Camels To Rollses In 25 Years Prosperity, Stability Celebrated In United Arab Emirates

Associated Press

In 25 years, a string of poor desert sheikdoms has become one of the world’s richest countries in a transformation so breathtaking it has stunned many who have lived through it.

The generation whose parents eked out a living diving for pearls and captaining wooden trading dhows now vacations at southern Spain’s exclusive resorts.

They pull up to gleaming shopping malls in the world’s most expensive cars and play golf on greens flown in from the United States.

Awash in money from oil, gas and trade, the United Arab Emirates celebrates its silver jubilee next week with expectations it will post a whopping gross domestic product of $41 billion this year.

“We have gone from riding camels to carrying mobile phones and driving Rolls-Royces in what’s been only a matter of years,” says Ahmed Murad, a prosperous construction company owner.

Though the discovery of oil drastically changed life in other Persian Gulf states as well, the small population and concentrated development of the United Arab Emirates have made the contrast more striking.

The United Arab Emirates was born on Dec. 2, 1971, a day after the British pulled out of the sheikdoms known as the Trucial States, after an 1820 truce. Sheik Zayed bin Sultan Al Nahyan, ruler of the federation’s largest and richest emirate, Abu Dhabi, became president of a country roughly the size of Scotland.

Oil was discovered off Abu Dhabi in 1958. With Kuwait still reeling from the Iraqi invasion of 1991, the United Arab Emirates has emerged as the second-richest and most influential of the Persian Gulf Arab states, behind the super-rich Saudis.

Dubai, the dynamic commercial hub of the gulf, has dwindling oil reserves but now is getting rich on trade. With its low taxes, everything from cars to spices passes through Dubai to countries as far off as Central Asia.

The other five emirates, Sharjah, Ajman, Fujairah, Ras al-Khaimah and Umm al-Qawain, are smaller and less prosperous, but they benefit from the prosperity next door. Each emirate has a large degree of autonomy in running its internal affairs.

The more-populous Abu Dhabi and Dubai sport a cosmopolitan lifestyle more in tune with the West than any other Arab country.

The Muslim emirates have a long trading tradition that has brought them into contact with foreigners. Today, three-fourths of the 2.4 million residents are expatriates, mostly Asian workers from the Indian subcontinent but also tens of thousands of Americans and Europeans.

The United Arab Emirates is unhindered by the political dissent and Islamic fundamentalism that have swept much of the Muslim world. But the rapid change and growing prosperity have not come problem-free.

There is concern about controlling the foreign work force. Earlier this year, 200,000 unskilled Asian workers in the country illegally were told to leave under an amnesty program.

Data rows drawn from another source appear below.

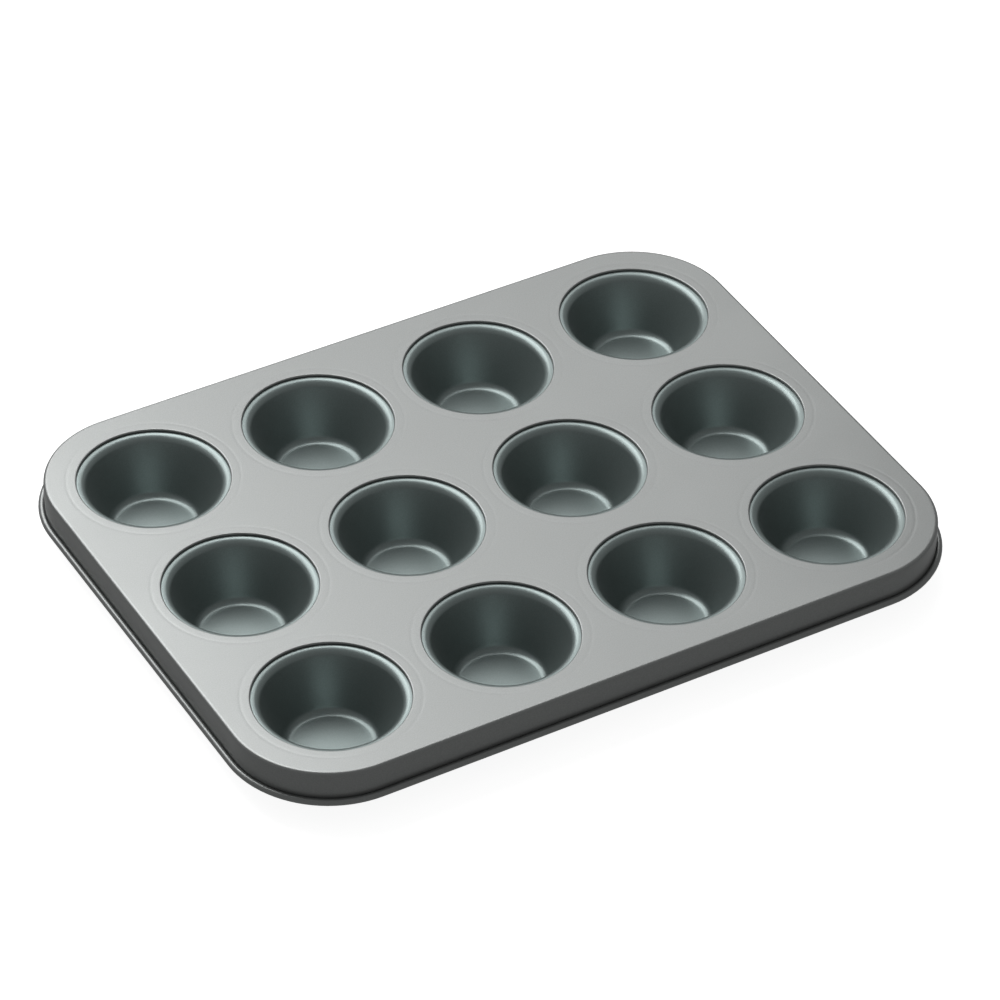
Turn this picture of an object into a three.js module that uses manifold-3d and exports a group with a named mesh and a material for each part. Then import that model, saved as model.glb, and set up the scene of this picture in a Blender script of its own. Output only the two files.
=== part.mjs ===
// A twelve-cup muffin tin, made of a pressed top sheet, twelve drawn cups and a rim wire.
//
// Millimetres, +Z up. The origin is under the middle of the tin, level with the undersides of the
// cups, which it stands on. +X runs along a row of four cups, and +Y across the three rows.
//
// The sheet turns down at each hole and hooks outwards under the plate. The cup's flange folds up
// and inwards over that hook, so the seam has four layers of metal, from the top: plate, flange,
// hook, ledge. The skirt's bottom edge is rolled round the wire.

import * as THREE from 'three';
import { mergeVertices } from 'three/addons/utils/BufferGeometryUtils.js';
import Module from 'manifold-3d';

const wasm = await Module();
wasm.setup();

// Sheet metal
const SHEET = 0.4;
const SEAM_GAP = 0.05;
const LAYER = SHEET + SEAM_GAP;

// Cups
const COLUMNS = 4;
const ROWS = 3;
const PITCH = 83.4;
const CUP_DEPTH = 28;
const MOUTH_RADIUS = 34.5;
const HOOK_WIDTH = 2.6;
const WALL_TOP_RADIUS = 31.2;
const WALL_BOTTOM_RADIUS = 21.1;
const FLOOR_RADIUS = 19;
const FLOOR_CORNER_HEIGHT = 1.3;

// Plate, skirt and rolled rim
const MARGIN = 48.4;
const CORNER_RADIUS = 46;
const EDGE_BEND_RADIUS = 2;
const RIM_DROP = 16.4;
const WIRE_RADIUS = 1.1;
const WIRE_GAP = 0.1;

// The roll leaves the skirt at 180 degrees and stops short of touching it again
const ROLL_START = 180;
const ROLL_END = 480;

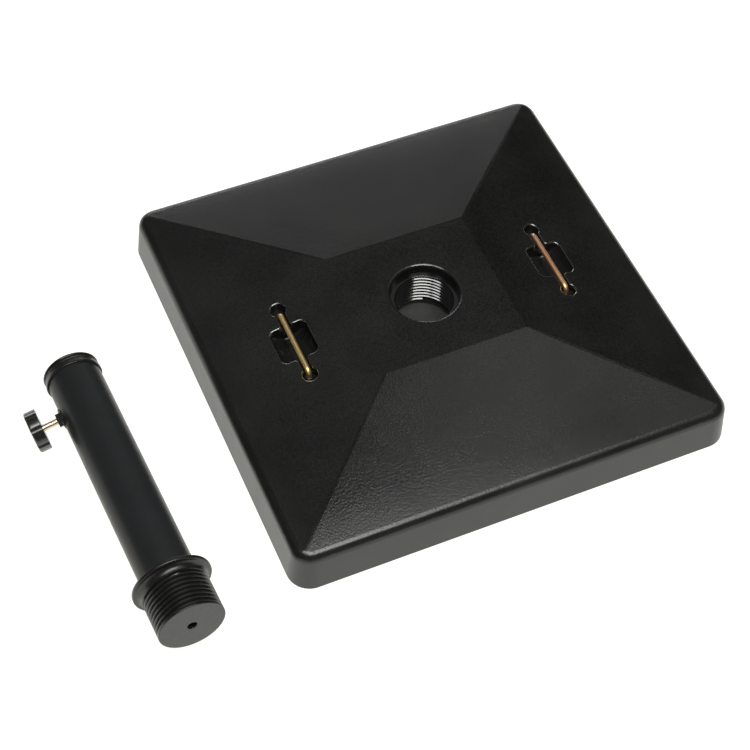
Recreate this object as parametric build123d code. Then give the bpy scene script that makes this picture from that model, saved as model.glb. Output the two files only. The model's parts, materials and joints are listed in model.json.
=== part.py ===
from build123d import *
import math
import os

# Parasol base: a square weighted base with a threaded mast socket, and the mast tube that screws into it.
# Units are millimetres and degrees. The origin is the centre of the base's underside, on the ground.
# +Z is up and +Y runs along the two wire handles. The mast tube lies on the ground beside the -X side.

# ---- base block ----
BASE_SIDE = 500.0
WALL_DRAFT = 5.7
CORNER_R = 25.0
PLATEAU_SIDE = 164.0
PLATEAU_Z = 78.4
SLOPE_ANGLE = 9.7
RIM_R = 11.0
HIP_R = 14.0
FOOT_R = 2.0
SHELL_T = 3.0
CORE_GAP = 0.5
COVER_T = 3.0
COVER_GAP = 0.3
SCREW_SPACING = 200.0
SCREW_HEAD_R = 4.0
SCREW_HEAD_T = 2.0
SCREW_SHANK_R = 2.0
SCREW_LENGTH = 18.0

# ---- mast socket and its thread (the plug's thread mates with it) ----
PITCH = 5.0
MOUTH_R = 37.5
MOUTH_ROUND = 3.0
NECK_DEPTH = 11.5
NECK_R = 40.5
SLEEVE_R = 39.5
SOCKET_CREST_R = 32.0
SOCKET_ROOT_R = 35.2
SOCKET_RIDGES = 9
CUP_R = 34.5
CUP_FLOOR_Z = 16.0
CUP_T = 3.0

# ---- pull-up wire handles, their holes and their finger wells ----
HANDLE_X = 151.0
WIRE_R = 3.0
LEG_Y = 41.5
BAR_Z = 64.2
LEG_FOOT_Z = 12.0
LEG_FOOT_END_Y = 49.5
WIRE_BEND_R = 6.0
FOOT_BEND_R = 4.5
HOLE_Y = 45.5
HOLE_R = 8.0
GROOVE_W = 10.0
GROOVE_FLOOR_Z = 60.5
FINGER_W = 41.0
FINGER_L = 44.0
FINGER_FLOOR_Z = 46.3
FINGER_CORNER_R = 7.0
FINGER_COVE_R = 3.0
GRIP_ROUND = 1.6
GRIP_BLEND = 4.0
COLLAR_Z = 50.0
WELL_T = 2.0
WELL_FLOOR_Z = 5.0
BUSH_TOP_Z = 56.0
BUSH_FLANGE_T = 2.0
BUSH_BORE_R = 3.08
BUSH_RING_R = 5.2
BUSH_RING_H = 1.5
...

And the government is alarmed at the large number of native men marrying foreign women. Emirates leaders fear that the native population will dwindle even further if Arabs don’t marry among themselves, so the government donates $19,000 to those who do.

Another new phenomenon, virtually unknown in the tribal society of a quarter of a century ago, is divorce. Nearly 30 percent of all unions don’t last.

One thing that has lasted is the traditional pattern of succession in Arab societies - leadership passed from father to son.

That could be a potential source of instability, but diplomats say a smooth transition is virtually assured after Sheik Zayed’s death.

Zayed, recovering from a recent neck operation in the United States, has an undisclosed number of wives and children. But Sheik Khalifa bin Zayed Al Nahyan, the 78-year-old ruler’s eldest son, is the undisputed crown prince.